SUPPLIED MATERIAL:
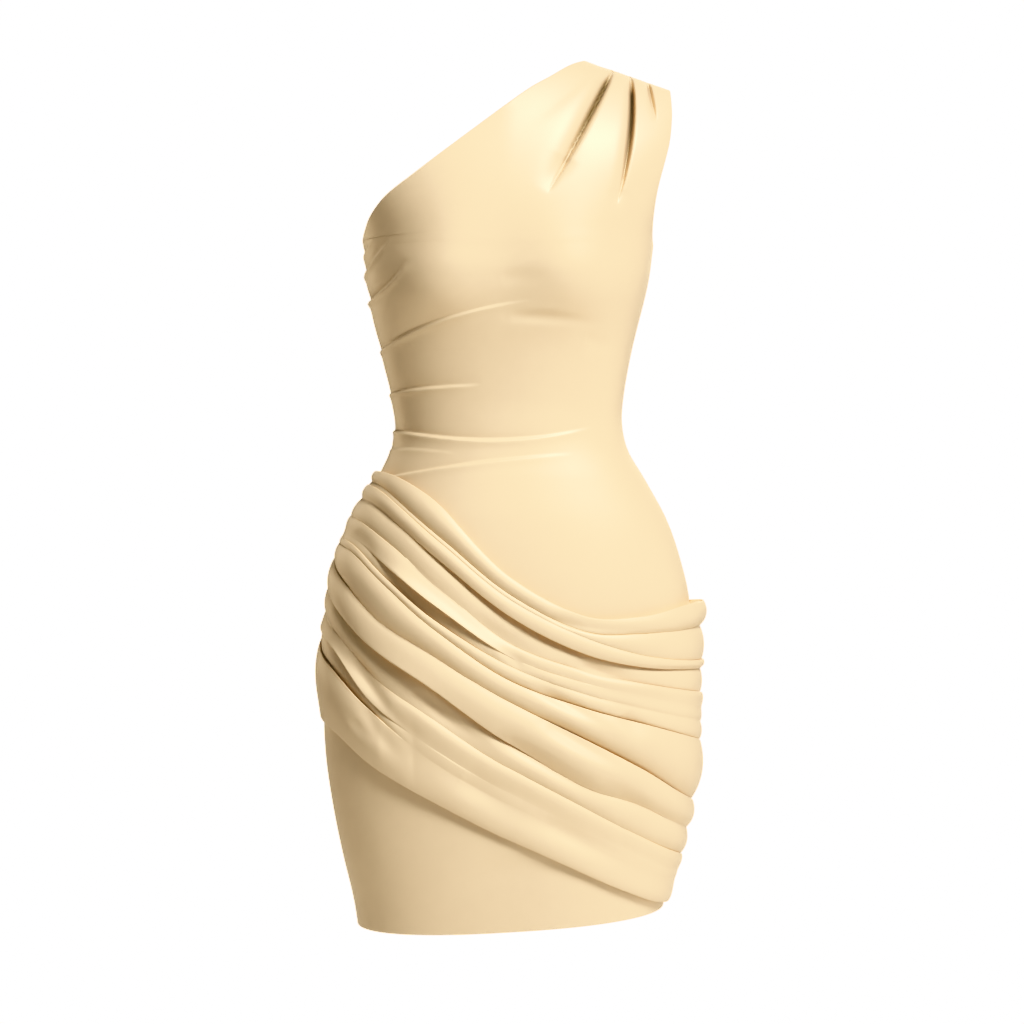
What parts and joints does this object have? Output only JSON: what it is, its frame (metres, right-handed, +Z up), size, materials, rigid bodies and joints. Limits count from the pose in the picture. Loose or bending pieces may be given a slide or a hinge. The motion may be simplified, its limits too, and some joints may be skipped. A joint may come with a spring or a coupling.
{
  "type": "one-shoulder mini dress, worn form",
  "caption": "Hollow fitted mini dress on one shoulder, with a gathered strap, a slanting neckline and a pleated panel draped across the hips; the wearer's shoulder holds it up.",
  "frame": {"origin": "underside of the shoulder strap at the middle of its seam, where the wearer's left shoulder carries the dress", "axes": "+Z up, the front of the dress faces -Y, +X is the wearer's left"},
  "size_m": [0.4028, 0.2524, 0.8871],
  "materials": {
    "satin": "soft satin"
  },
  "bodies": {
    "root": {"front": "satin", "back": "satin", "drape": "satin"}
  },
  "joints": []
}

EXERCISE OBJECTIVE: Repeat the material above in full, quoting it exactly.

ANSWER TO THIS PROBLEM:
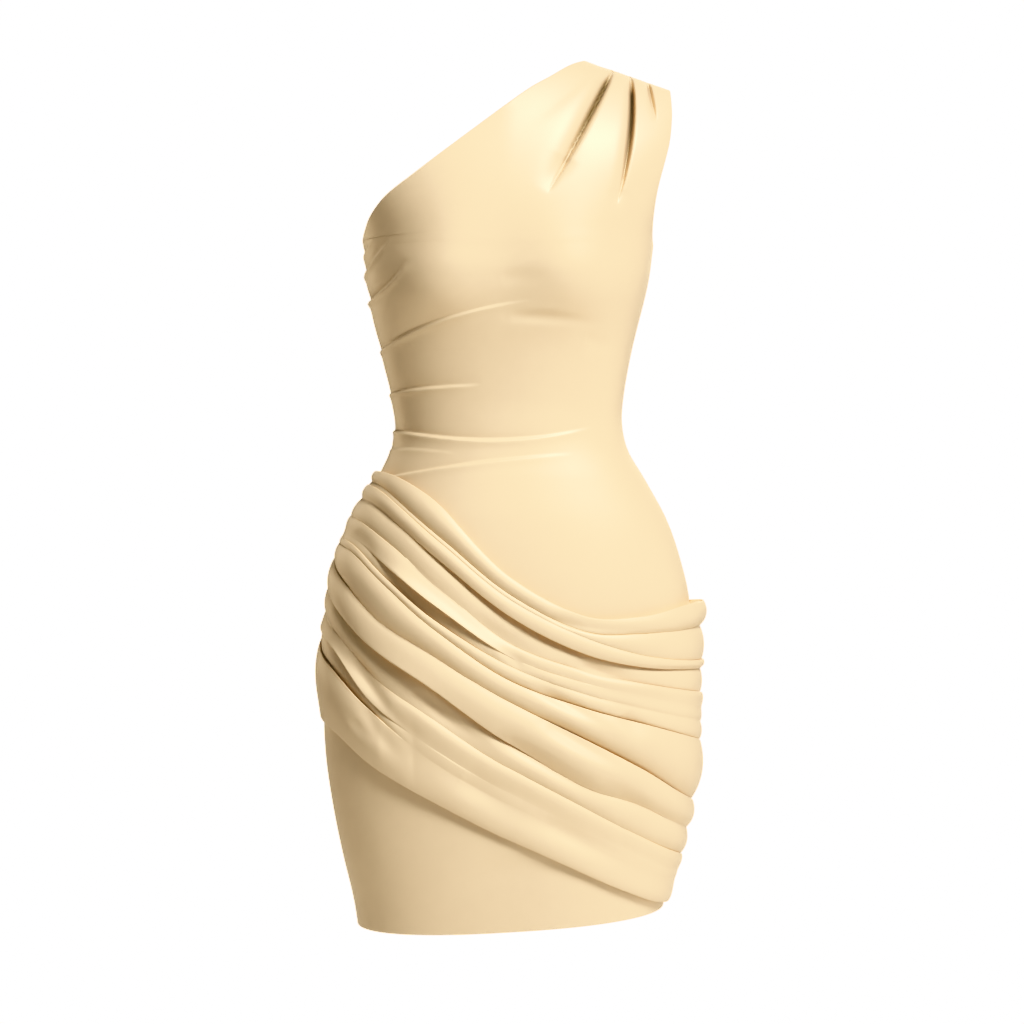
What parts and joints does this object have? Output only JSON: what it is, its frame (metres, right-handed, +Z up), size, materials, rigid bodies and joints. Limits count from the pose in the picture. Loose or bending pieces may be given a slide or a hinge. The motion may be simplified, its limits too, and some joints may be skipped. A joint may come with a spring or a coupling.
{
  "type": "one-shoulder mini dress, worn form",
  "caption": "Hollow fitted mini dress on one shoulder, with a gathered strap, a slanting neckline and a pleated panel draped across the hips; the wearer's shoulder holds it up.",
  "frame": {"origin": "underside of the shoulder strap at the middle of its seam, where the wearer's left shoulder carries the dress", "axes": "+Z up, the front of the dress faces -Y, +X is the wearer's left"},
  "size_m": [0.4028, 0.2524, 0.8871],
  "materials": {
    "satin": "soft satin"
  },
  "bodies": {
    "root": {"front": "satin", "back": "satin", "drape": "satin"}
  },
  "joints": []
}